Most are worried it would undermine their authority and essentially make their working lives more difficult. As adults we often forget how cruel children can be. Melanie McKay, 25, who is due to start teacher training in September, explains “being gay is something that did put me off teaching a bit, now that I’m going into it I’ve thought about it a few times, what if I’m asked? If I lie and say no but somehow it’s found out then it seems like I’m embarrassed. I would hope that being out when I teach will be helpful to students that might be struggling. I read a few stories last year of teachers that were leaving the profession because them being gay was causing problems, I hope if I do have any issues because of it that they’re bearable.”
Others believe that speaking about their private life to their students is simply unprofessional. Jo French, 25, who is applying for a PGCE in PE states “teachers are under no obligation to talk about any aspect of their private life with their pupils, whether they’re gay or straight. Having said that, I can’t imagine I would go out of my way to lie.
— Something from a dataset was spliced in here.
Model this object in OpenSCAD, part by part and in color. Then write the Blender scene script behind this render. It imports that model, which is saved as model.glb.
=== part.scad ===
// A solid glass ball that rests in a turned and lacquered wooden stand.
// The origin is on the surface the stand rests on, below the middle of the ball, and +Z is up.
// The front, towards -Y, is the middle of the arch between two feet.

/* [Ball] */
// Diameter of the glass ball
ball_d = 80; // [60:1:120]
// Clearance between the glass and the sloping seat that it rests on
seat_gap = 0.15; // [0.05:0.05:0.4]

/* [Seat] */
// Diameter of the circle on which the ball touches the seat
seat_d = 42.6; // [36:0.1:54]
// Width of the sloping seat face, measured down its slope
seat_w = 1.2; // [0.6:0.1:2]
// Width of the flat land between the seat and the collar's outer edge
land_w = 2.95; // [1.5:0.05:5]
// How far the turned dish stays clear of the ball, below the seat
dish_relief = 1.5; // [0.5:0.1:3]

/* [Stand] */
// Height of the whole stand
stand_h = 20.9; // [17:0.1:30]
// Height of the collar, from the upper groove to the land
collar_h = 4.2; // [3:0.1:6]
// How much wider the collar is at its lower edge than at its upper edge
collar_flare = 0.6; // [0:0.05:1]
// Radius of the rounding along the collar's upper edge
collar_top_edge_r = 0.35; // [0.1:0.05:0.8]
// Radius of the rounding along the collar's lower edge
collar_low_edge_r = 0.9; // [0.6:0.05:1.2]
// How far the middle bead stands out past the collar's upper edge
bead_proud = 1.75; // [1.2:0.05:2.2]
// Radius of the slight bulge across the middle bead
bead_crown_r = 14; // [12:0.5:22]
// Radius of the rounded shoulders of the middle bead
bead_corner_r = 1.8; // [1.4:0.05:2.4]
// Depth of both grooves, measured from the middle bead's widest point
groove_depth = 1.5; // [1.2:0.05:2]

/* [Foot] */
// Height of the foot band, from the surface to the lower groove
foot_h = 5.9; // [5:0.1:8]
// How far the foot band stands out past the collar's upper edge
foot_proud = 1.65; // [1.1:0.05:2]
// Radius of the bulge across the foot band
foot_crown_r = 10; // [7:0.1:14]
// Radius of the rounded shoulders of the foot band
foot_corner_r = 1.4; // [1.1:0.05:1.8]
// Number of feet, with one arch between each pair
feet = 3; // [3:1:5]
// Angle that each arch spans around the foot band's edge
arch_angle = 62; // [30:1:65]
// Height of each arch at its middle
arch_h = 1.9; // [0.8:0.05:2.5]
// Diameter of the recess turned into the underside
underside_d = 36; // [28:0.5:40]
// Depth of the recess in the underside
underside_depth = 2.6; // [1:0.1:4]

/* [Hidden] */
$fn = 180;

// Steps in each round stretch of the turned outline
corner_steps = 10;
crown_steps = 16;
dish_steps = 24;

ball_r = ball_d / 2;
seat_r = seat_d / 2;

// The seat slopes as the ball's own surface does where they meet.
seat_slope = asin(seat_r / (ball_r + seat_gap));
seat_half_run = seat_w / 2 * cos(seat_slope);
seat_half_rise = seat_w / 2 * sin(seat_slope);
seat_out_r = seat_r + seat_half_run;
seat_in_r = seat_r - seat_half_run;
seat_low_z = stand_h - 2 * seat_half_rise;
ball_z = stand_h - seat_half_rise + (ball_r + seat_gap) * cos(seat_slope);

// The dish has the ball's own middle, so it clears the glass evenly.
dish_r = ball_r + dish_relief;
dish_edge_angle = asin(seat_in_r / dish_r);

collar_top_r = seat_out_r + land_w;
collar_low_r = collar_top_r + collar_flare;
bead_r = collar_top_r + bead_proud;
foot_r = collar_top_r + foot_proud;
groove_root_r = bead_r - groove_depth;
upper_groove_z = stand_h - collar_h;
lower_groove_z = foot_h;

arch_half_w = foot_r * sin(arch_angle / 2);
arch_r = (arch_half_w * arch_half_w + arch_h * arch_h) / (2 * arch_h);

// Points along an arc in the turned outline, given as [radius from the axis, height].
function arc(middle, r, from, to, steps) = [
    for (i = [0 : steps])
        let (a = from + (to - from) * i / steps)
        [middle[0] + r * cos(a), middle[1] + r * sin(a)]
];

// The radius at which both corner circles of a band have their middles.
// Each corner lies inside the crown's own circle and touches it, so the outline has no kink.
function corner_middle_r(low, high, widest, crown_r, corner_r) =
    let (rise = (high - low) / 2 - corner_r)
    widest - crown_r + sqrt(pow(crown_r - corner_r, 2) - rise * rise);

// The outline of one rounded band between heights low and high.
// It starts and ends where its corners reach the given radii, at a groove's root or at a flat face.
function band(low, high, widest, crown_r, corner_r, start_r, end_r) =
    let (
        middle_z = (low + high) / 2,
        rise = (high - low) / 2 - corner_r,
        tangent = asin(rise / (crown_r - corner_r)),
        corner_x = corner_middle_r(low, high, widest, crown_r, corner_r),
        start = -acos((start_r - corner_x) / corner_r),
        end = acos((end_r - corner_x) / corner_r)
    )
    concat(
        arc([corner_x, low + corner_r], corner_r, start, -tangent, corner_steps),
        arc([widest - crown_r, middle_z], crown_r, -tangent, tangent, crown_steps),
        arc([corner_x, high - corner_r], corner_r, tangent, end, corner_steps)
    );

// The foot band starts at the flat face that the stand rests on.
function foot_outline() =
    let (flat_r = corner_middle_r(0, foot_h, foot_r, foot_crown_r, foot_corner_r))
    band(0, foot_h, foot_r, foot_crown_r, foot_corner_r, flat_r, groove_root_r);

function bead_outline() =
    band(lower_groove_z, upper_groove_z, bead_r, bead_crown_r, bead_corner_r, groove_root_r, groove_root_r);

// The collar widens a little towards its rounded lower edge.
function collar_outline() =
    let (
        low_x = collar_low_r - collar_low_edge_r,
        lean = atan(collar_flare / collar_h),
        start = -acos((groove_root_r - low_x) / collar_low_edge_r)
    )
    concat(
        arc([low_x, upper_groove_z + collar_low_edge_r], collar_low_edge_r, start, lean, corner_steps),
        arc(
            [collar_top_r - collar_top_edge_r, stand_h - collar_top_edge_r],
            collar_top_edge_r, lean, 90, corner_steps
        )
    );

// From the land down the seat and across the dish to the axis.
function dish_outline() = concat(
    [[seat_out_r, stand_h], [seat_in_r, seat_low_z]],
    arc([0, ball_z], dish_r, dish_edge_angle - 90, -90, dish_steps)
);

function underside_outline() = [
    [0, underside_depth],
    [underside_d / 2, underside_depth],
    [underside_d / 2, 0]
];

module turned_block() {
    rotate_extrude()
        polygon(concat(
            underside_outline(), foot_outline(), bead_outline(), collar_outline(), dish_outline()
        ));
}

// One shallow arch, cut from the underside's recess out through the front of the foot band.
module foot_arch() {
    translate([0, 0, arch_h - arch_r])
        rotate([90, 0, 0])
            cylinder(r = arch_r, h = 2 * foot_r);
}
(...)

You never know, it might help a pupil to come out”. Stonewall has commissioned a series of surveys into homophobic bullying in schools and indeed found that children who did know a gay teacher were 70% more likely to talk about being gay to an adult. But more interestingly their findings showed that the vast majority of homophobia was directed at children who were perceived to be gay regardless of their actual orientation. Likely targets were boys who behaved like girls, weren’t into sports or were academic, and similarly girls who acted like boys or were sporty. And if we couple this with the earlier assumptions about teachers with masculine and feminine attributes it would seem it’s transcending rigid gender boundaries that’s the big taboo. One Primary school teacher described wearing pink in class when one of his pupils approached him and called him a girl. He pointed out that a) girls can wear blue so does that make them boys and b) what’s wrong with being a girl anyway? The kid was speechless.
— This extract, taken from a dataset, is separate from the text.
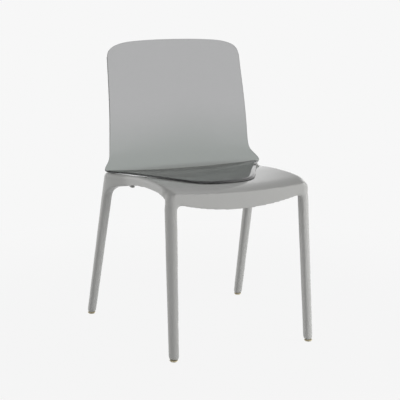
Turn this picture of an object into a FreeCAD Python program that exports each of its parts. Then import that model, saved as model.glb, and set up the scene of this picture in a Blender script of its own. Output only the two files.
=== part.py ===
import FreeCAD, Part
import math
import os

# Overall sizes in millimetres, with the sitter facing -Y and the floor at zero
total_height = 825.0
shell_thickness = 4.4
shell_lift = 0.9
pan_thickness = 4.5
rail_width = 24.0
rail_depth = 25.0
rail_drop_start_y = -30.0
rail_drop_slope = 0.165

# Seat outline in plan
seat_front_y = -245.0
seat_rear_y = 133.0
seat_half_front = 214.5
seat_half_waist = 211.0
seat_waist_y = -125.0
waist_rear_rise = 3.5
waist_rise_limit = 6.5
flare_start_y = 44.0
flare_end_y = 120.0
flare_slope = 0.40
plan_corner_radius = 15.0
rear_corner_radius = 5.0

# Front apron and rear rail
apron_wall = 8.0
apron_bottom_mid = 391.5
apron_bottom_end = 413.5
apron_corner_radius = 9.0
rear_rail_wall = 12.0
rear_rail_bottom = 424.0

# Legs: how far their centre stands in from the seat's corner at leg_ref_z, and their splay
leg_ref_z = 431.0
front_leg_inset = (14.3, 15.2)
front_leg_splay = (6.5, 30.9)
rear_leg_inset = (14.1, 1.0)
rear_leg_splay = (16.7, 124.6)
glide_height = 4.5
glide_diameter = 22.0
glide_stem_across = 8.0
glide_stem_length = 14.0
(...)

But it shouldn’t just be the responsibility of gay teachers to question these prejudices. To date the word “gay” is the most used insult amongst school children, even if it’s used as a blanket term use to describe something rubbish. Emma Jones 28, who teaches drama at secondary school explains: “they often say, ‘na, that’s gay bruv’, but can’t explain why it’s gay. They’ve started dubbing things ‘racist’ in the same way. Yesterday I heard, ‘this computer’s so racist’. But I pull up homophobia in the classroom in the same way as racism and get them to look at where the negative connotations come from. Recently one of my kids called someone a spaz in front of me, which I also bring up as negative. He quickly added, ‘sorry miss, I know you don’t like us using that word as it’s homophobic’. We all laughed about it, but it shows they often don’t know the meaning of the words they use as insults. I challenge all these things as a matter of principle rather than something personal, I’d expect my straight colleagues to do the same.”
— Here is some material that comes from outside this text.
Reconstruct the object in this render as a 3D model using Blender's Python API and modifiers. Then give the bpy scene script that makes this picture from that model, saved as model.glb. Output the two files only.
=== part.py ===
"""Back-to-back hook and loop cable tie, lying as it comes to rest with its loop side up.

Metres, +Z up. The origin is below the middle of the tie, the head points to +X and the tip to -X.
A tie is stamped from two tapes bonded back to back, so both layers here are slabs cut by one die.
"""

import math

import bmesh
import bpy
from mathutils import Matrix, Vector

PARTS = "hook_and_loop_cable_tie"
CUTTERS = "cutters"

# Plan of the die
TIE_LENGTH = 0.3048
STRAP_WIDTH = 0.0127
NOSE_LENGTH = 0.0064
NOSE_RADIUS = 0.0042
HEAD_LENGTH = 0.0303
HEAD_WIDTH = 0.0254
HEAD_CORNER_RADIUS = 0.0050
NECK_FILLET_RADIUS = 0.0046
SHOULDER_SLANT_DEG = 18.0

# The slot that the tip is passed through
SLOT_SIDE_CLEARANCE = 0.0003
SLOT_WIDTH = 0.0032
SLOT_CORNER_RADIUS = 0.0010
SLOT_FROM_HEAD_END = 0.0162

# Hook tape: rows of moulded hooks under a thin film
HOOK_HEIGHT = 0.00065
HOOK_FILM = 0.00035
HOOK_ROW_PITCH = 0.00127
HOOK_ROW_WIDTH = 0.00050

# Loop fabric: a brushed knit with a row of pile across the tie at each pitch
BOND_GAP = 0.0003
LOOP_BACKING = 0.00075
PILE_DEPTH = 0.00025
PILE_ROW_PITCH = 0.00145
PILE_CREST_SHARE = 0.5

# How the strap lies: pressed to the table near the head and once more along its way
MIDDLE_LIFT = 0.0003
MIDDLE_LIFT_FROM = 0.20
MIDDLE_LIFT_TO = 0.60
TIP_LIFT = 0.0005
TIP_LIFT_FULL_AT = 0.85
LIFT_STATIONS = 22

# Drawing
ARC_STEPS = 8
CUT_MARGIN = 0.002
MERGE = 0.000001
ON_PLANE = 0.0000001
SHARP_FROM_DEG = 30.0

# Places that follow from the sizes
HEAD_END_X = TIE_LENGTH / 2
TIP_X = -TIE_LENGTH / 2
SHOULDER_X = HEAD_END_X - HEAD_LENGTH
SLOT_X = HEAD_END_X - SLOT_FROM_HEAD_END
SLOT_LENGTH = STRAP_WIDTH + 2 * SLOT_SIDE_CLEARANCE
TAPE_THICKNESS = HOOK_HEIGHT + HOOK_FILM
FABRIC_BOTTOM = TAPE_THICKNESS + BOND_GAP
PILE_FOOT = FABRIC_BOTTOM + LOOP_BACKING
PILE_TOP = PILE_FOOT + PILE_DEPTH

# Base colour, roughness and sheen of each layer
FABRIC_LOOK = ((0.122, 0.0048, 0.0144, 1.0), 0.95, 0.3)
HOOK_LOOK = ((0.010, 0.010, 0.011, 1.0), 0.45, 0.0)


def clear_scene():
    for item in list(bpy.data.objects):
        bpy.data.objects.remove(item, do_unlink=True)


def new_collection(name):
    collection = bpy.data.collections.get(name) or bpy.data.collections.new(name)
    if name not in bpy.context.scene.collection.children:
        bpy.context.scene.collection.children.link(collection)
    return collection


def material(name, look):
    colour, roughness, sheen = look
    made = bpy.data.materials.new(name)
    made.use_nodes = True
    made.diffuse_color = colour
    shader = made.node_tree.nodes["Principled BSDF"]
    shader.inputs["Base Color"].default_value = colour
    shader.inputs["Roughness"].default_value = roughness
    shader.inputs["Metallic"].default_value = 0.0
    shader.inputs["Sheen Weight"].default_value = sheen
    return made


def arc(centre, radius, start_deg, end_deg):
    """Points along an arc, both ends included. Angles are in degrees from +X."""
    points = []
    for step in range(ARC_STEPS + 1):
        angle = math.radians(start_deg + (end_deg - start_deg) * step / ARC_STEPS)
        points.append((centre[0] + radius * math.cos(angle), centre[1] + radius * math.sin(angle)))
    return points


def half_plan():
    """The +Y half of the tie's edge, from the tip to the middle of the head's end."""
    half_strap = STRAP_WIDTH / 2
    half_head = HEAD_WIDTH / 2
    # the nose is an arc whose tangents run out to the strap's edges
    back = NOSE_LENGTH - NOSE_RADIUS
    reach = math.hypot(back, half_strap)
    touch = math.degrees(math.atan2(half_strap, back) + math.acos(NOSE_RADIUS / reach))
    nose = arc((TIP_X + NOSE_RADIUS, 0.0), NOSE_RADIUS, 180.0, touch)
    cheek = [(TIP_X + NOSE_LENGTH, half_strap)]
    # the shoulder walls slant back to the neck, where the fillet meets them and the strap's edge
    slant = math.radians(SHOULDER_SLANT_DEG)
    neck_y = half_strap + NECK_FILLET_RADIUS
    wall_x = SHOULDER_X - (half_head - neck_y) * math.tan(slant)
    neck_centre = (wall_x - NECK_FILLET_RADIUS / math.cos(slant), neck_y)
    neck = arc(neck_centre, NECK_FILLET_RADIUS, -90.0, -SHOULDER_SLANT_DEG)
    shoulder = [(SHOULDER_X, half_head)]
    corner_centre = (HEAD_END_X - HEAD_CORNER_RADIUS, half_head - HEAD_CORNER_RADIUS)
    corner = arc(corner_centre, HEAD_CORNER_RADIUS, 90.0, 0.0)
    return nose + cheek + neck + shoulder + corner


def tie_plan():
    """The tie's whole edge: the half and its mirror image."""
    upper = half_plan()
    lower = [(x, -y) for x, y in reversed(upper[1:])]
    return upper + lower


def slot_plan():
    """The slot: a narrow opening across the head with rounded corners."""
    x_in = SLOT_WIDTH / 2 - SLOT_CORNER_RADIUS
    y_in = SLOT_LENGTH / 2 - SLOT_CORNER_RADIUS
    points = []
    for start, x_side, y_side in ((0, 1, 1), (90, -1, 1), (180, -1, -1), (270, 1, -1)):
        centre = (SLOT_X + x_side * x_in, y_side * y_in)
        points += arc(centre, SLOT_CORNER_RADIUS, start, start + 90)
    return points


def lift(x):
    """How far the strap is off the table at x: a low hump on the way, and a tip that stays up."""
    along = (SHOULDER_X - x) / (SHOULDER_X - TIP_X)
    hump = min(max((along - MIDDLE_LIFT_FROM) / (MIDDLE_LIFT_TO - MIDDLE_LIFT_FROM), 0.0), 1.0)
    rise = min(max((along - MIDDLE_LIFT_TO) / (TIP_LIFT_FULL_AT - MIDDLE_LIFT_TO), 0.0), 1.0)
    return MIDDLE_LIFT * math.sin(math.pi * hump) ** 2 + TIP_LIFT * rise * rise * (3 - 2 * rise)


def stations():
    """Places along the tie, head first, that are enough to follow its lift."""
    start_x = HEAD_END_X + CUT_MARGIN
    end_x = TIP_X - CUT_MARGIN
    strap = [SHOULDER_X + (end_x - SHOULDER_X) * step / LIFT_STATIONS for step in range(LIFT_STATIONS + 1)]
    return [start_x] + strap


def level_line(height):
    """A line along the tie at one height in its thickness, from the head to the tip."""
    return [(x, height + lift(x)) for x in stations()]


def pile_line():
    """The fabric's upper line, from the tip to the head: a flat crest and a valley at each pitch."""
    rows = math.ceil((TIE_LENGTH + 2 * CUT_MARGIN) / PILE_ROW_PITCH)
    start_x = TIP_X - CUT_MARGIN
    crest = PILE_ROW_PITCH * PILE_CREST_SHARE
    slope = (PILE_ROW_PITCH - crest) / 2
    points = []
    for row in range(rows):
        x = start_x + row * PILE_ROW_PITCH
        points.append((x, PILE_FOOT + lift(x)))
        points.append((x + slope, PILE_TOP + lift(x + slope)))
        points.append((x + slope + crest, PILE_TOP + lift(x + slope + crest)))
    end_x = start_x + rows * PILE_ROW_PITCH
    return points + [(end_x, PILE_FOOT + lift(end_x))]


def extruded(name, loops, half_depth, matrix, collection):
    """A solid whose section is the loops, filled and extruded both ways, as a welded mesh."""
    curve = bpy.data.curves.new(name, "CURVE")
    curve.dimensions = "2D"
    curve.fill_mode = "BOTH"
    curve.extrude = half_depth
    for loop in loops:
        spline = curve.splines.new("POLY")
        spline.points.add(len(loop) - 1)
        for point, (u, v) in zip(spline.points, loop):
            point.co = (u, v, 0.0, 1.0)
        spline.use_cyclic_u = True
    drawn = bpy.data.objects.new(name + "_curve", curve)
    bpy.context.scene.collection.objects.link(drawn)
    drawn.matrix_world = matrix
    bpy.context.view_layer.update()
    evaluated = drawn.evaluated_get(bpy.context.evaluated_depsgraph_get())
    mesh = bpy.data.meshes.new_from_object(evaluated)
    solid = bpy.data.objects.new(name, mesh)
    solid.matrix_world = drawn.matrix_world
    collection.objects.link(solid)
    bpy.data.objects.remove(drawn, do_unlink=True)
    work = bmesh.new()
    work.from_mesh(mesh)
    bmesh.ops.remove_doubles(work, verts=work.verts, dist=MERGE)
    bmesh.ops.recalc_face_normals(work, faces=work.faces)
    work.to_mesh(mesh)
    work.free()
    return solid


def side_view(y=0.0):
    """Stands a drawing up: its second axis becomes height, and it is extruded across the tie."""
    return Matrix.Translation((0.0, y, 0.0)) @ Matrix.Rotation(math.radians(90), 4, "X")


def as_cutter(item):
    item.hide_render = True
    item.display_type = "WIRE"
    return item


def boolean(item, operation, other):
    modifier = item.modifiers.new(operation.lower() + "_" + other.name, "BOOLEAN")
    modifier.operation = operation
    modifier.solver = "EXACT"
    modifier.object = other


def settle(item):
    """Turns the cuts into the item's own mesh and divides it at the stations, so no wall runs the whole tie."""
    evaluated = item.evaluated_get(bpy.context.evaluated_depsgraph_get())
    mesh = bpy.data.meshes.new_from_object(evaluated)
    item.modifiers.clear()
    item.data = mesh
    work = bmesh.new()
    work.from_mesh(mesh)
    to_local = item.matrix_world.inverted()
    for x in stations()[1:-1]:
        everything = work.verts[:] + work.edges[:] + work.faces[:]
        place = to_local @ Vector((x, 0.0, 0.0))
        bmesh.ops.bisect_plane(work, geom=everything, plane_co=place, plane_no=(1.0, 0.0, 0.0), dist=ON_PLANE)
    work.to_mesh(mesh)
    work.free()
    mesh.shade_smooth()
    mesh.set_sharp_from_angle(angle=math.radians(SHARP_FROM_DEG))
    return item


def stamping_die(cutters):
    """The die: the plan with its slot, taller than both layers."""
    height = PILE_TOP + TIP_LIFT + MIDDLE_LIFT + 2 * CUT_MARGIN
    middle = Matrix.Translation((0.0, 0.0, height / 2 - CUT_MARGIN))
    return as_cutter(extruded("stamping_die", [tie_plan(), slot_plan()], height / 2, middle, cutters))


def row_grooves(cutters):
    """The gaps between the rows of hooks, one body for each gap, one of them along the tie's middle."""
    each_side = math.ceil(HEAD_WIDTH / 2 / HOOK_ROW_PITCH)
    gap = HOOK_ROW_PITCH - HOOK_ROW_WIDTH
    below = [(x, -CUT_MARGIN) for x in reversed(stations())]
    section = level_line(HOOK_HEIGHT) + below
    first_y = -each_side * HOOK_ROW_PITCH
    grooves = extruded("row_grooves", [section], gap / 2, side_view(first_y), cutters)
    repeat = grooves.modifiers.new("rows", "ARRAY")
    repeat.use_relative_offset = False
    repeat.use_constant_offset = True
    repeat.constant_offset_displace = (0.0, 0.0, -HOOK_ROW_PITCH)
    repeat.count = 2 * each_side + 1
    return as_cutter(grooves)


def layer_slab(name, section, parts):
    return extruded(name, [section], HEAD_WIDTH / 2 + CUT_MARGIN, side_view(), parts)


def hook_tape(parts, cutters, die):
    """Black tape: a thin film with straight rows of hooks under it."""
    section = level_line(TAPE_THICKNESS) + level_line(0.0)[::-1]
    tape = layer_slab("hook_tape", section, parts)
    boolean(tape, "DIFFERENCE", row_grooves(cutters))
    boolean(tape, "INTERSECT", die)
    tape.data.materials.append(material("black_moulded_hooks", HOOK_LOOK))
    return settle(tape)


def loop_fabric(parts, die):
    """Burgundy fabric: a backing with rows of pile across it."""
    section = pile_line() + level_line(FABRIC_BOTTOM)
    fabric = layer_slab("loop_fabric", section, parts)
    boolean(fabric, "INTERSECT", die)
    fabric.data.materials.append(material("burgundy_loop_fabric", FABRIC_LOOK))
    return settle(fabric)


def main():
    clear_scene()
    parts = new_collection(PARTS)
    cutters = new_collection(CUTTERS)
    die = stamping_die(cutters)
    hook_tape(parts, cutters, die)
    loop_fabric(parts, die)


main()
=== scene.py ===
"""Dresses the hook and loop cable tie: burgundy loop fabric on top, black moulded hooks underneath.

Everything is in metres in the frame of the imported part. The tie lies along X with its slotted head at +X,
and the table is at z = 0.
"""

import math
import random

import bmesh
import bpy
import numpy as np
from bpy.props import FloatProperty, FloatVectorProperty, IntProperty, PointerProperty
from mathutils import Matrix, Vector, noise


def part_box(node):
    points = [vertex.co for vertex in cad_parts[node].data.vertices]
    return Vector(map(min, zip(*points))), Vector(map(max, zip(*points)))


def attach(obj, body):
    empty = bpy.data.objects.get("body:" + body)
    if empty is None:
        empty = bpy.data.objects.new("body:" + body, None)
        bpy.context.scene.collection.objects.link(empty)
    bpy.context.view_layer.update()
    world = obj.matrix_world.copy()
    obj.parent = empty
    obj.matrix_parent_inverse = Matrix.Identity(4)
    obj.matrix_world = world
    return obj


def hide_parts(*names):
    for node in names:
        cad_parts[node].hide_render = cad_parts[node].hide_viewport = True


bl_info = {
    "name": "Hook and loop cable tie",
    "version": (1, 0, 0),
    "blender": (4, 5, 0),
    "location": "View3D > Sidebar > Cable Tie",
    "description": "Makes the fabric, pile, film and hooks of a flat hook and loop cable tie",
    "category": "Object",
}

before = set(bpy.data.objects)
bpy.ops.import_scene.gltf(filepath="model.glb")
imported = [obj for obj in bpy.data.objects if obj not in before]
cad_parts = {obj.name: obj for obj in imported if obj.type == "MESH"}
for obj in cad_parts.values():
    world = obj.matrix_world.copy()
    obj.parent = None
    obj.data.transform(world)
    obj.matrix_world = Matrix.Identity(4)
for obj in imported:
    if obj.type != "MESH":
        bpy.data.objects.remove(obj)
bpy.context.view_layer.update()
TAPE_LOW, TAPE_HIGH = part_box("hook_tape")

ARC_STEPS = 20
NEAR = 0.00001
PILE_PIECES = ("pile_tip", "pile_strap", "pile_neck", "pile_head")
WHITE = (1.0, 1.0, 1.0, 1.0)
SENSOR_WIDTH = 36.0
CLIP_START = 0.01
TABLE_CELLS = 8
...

But many teachers don’t feel confident about raising issues of sexuality. Stonewall’s Teacher Report found that 9 in 10 have never received any training on how to prevent and respond to homophobia and over a quarter wouldn’t feel comfortable supporting a pupil who was coming out. Liz Netherwood, 27, who works in a faith-centred primary school states “some schools get in an uproar about racism but dismiss homophobia, telling children not to be silly. The fact it’s pretty much ignored seems a bigger problem, Catholic schools seem particularly funny about it because they can’t say being gay is ok”. Similarly my sister, Zoe, 17, explains “our school never teaches about other sexualities. We are simply told the religious way of marriage between a man and a woman. We’ve probably asked questions in class, but never got a proper response.”
As a pupil at a Convent school myself, I’m pretty certain my school also ignored the issue entirely. But the fact I can’t think of a single gay teacher that taught me until university probably has a lot to do with the fact I was too busy mooning over tomboyish heterosexuals to realise I was being taught by one. And if in 1998 you’d told me a decade later Sporty Spice would be married and with child, I think I’d have eaten my hockey stick. It’s important to challenge this kind of gender stereotyping, not just because it’s often untrue, but because it’s also a major cause of homophobic bullying. Teachers that do decide to come out at school certainly need to be supported, but they’re also heaped with unfair pressure to do so as they’re more crucially placed to nip homophobia in the bud than most of us. Truth is we could probably all do more to challenge these assumptions in everyday life, not just inside the classroom and not just because we’ve got a vested interest in tackling them.